IcePee

joined 1 year ago
[–] IcePee@lemmy.beru.co 1 points 9 months ago

Even in their worst excesses, any legislation cannot change a deeply held moral position. Oh they can try, but the best (worst) they can do is legislate action and communication.

[–] IcePee@lemmy.beru.co 2 points 9 months ago

Not so sure that it can't be tailored to big businesses. Regulations carve out exceptions all the time based on employee count, annual turnover, customer count (hits), etc

[–] IcePee@lemmy.beru.co -4 points 9 months ago* (last edited 9 months ago)

Criticising Israel can be antisemitic. Just check out the IHRA definition of antisemitism . Basically you can't say that:

  • Israel is a racist endeavour
  • Comparing Israeli policy to that of the Nazis.
  • Say that they use murder (especially of Christians) for ritual purposes.
[–] IcePee@lemmy.beru.co 1 points 9 months ago

Not gonna lie, this is kinda a refutation of the whole open source model. I was led to believe that it shouldn't matter who writes the code, as long the code is able to be interrogated/corrected.

[–] IcePee@lemmy.beru.co 4 points 9 months ago

Let me paint a picture that, I think is plausible within the law. Trump directly orders an assassination. With it comes a carrot (a general immunity for the killing). And the stick (a court marshall for disobeying a direct order from your superior, plus your name on a hit list). Then, he just has to go down the line with the same offer until someone bites. Once that happens, he will order them to go down the hit list with the same offer. Hell, he could deputise a militia to do the dirty. Not saying he would, I'm just pointing out the outer bounds of what is perfectly legal. And if the Republicans have a clean sweep nothing can or will stop him. Even without a clean sweep, he could threaten the life of any politician.

[–] IcePee@lemmy.beru.co 6 points 9 months ago

Yep, a root and branch routing of anyone who won't pledge their allegiance to Trump above all else.

[–] IcePee@lemmy.beru.co 6 points 9 months ago* (last edited 9 months ago)

If this is any guide, maybe there should also be an upper age limit, too.

[–] IcePee@lemmy.beru.co 6 points 9 months ago* (last edited 9 months ago) (4 children)

Well the devil is in the detail. However, what appears is being mooted is it will only affect big social media corporations. A Lemmy instance is hardly big business. Not that I'm discounting creeping regulation moving into the fediverse.
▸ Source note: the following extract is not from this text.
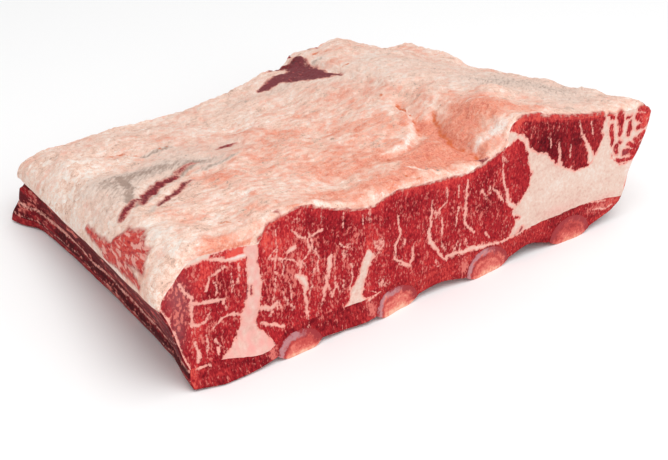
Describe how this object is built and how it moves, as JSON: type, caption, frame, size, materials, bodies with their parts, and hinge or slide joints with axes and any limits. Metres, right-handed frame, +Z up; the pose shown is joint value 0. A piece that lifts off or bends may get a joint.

[–] IcePee@lemmy.beru.co 3 points 9 months ago

Maybe, but it's like the Brexit referendum. During the run up to the vote, the rightwing government at the time swore that it wasn't binding, instead it was advisory. But, when the opportunity to vote again when it actually became clear what the Brexit deal meant, it was dismissed. We had our vote. Even though there was no way of knowing that people actually voted for the form Brexit they actually got. Instead those that advocate for a final binding vote was castigated for being anti Democratic with vested interests and hidden agendas.

If they can do that to Brexit skeptics with all the uncertainty and doubt surrounding that decision, imagine what they can do surrounding a much more cut and dried prospect of Project 2025.

I should imagine the line will be: "you, yourself advertised what Project 2025 will be. You said if you vote us in, we'll implement it. Now we're in, we see that as a democratic mandate to implement it".

[–] IcePee@lemmy.beru.co 22 points 9 months ago (4 children)

Slightly off topic, but I worry that this election has, amongst other things has turned into a referendum on Project 2025. So, the Democratic Party won't have a leg to stand on when it gets implemented in full. They can't really argue that the electorate was ignorant.

[–] IcePee@lemmy.beru.co 23 points 9 months ago (7 children)

I remember similar being said about Beto O'Rourke. In the end he floundered on the rocks of Cruz's candacy.